Welcome to Joseph and Aileen's Website     |     home
                                                  
Waterfalls 101


Waterfall Ratings

The Seeking of The Waterfall

They left their home of the summer's ease
beneath the lowlands sheltering trees,
to seek by means unknown to all,
the promise of the waterfall.

- Whittier


The following image illustrates the different forms of waterfalls you may encouter around the world. Different regions might refer to them by different names, but all types are represented here.


What Causes Waterfalls to Form?

Whether slender ribbons or seething walls of foam, all waterfalls owe their existence to an abrupt change in the level of a river's channel. Many of the world's greatest falls - in South America, Africa, and India, for example - spill off the margins of broad, elevated plateaus. Heavy rainfall assures an ample supply of water for rivers that course across the plateaus and have nowhere to go but down when they reach the edge.

Or the cliffs may have been formed by crustal movements. After the earth's surface moved up or down on opposite sides of a fault, rivers that once flowed across flat land were forced to leap down escarpments.

Steep mountain slopes, too, are laced with numerous waterfalls and rapids. Some of the most spectacular are found in mountains that have been carved by glaciers. Where small tributary glaciers joined a main valley glacier, the main valley was often deepened into a steep-walled trench. The tributary glaciers carved much shallower depressions that were left perched at the tops of cliffs as "hanging valleys." Rivers now pouring from the mouths of such valleys form some of the lovliest falls in the Alps. The fjords of Norway, too, are adorned with plumelike waterfalls that spill from hanging valleys.


Are Waterfalls Permanent?

Every waterfall is doomed to disappear. The process is a gradual one with many variations, but the life cycle of a waterfall generally follows either of two basic patterns. One involves the slow cutting down of a resistant ridge of rocks as a river seeks to smooth irregularities in its channel. Where this happens, a single waterfall may evolve into a series of smaller cascades. Further erosion then hones down the cascades into a stretch of turbulent white water, or rapids, that eventually blends in with the smooth flow of the rest of the river.

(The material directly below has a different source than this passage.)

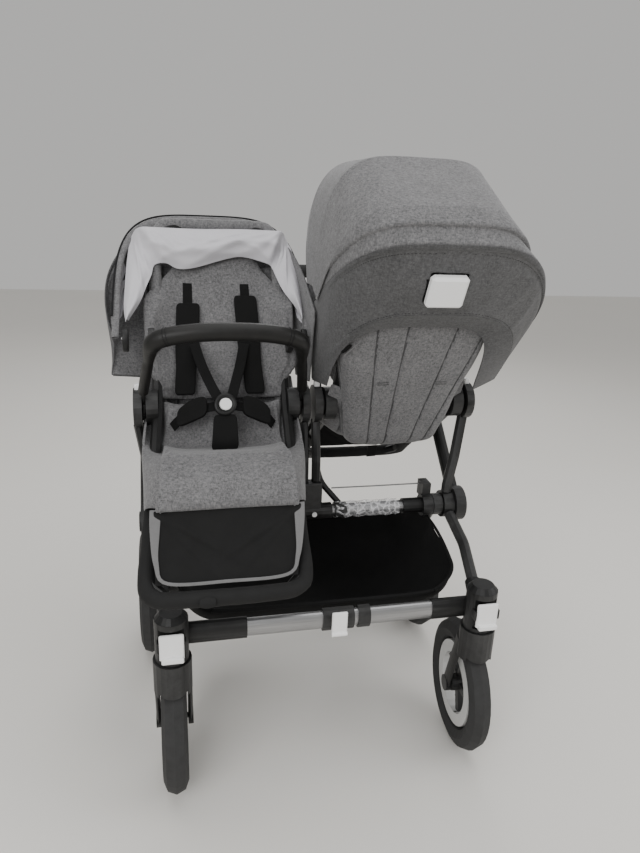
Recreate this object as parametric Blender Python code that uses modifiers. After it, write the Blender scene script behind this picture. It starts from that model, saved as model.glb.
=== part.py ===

In other cases, the top layer of rock may be harder that those beneath it, forming an erosion-resistant "cap." Then most of the erosion takes place at the base of the falls, where falling water carves out a deep plunge pool, or basin, in the riverbed. At the same time, churning debris wears away the weaker rocks in the lower part of the cliff. In time the cap rock is undermined and beraks off, sometimes in masive chuncks, and leaves a new crest slightly upstream. As the process is repeated, the falls slowly migrate upstream, often leaving a series of plunge pools in the riverbed that mark the former locations of the falls.


Where are the Highest Waterfalls?

In 1935, an American aviator, Jimmy Angel, was prospecting for gold in southeastern Venezuela when he discovered treasure of a different sort. Flying his small plane up a narrow canyon, he came upon a plume of water plummeting off a sheer cliff. Its source proved to be a river that spills off a high plateau. Subsequently named Angel Falls, the cascade is the highest in the world. It drops a total of 3.212 feet.

Steep escarpments have produced other notable waterfalls, including Angel's closest rival; Tugela Falls in South Africa also plunges off a plateau, with a total drop of 3,110 feet. The third highest in the world, Yosemite Falls in California, tumbles from the mouth of a hanging valley for a total distance of 2,425 feet.


Which Falls are Most Powerful?

High waterfalls may be spectacular, but in terms of volume of flow, the most powerful are generally wide and relatively low. Among the titans is Khone Falls, on the Mekong River in Laos. It drops only 72 feet, yet has an average discharge of 400,000 cubic feet of water per second.

But perhaps the greatest of all "falls makers" is the Rio Parana in South America. One of its tributaries is the site of Iguassu Falls, pouring over a cliff more than two miles wide. Although its average discharge is only about 60,000 cubic feet per second, the figure increases to more than 400,000 in times of flood. Downstream on the Parana itself Guaira Falls - with 7 1/2 times the average discharge of Iguassu - was the mightiest cataract on earth until it was flooded out of existence by the construction of the Itaipu dam, completed in 1982.


How was Niagara Falls Formed?
Although far from the highest, Niagara Falls is among the most famous in the world. Located near the midpoint of the Niagara River, which flows from Lake Erie into Lake Ontario, the falls are twin cascades with a total drop of about 180 feet. On one side of an island in the river is the long, straight line of American Falls; on the other, the graceful crescent of Horseshoe Falls.

The falls came into being about 10,000 years ago, at the end of the Ice Age. Originally they fell over an escarpment capped by an extremely hard layer of dolomite. As plunging water wore away softer underlying layers of shale and sandstome, large sections of the cap rock collapsed. Over the years, continued undercutting of the dolomite has caused the falls to migrate about seven miles upstream to their present site. In time - but not for at least 25,000 years - the falls may retreat all the way to Lake Erie and disappear entirely.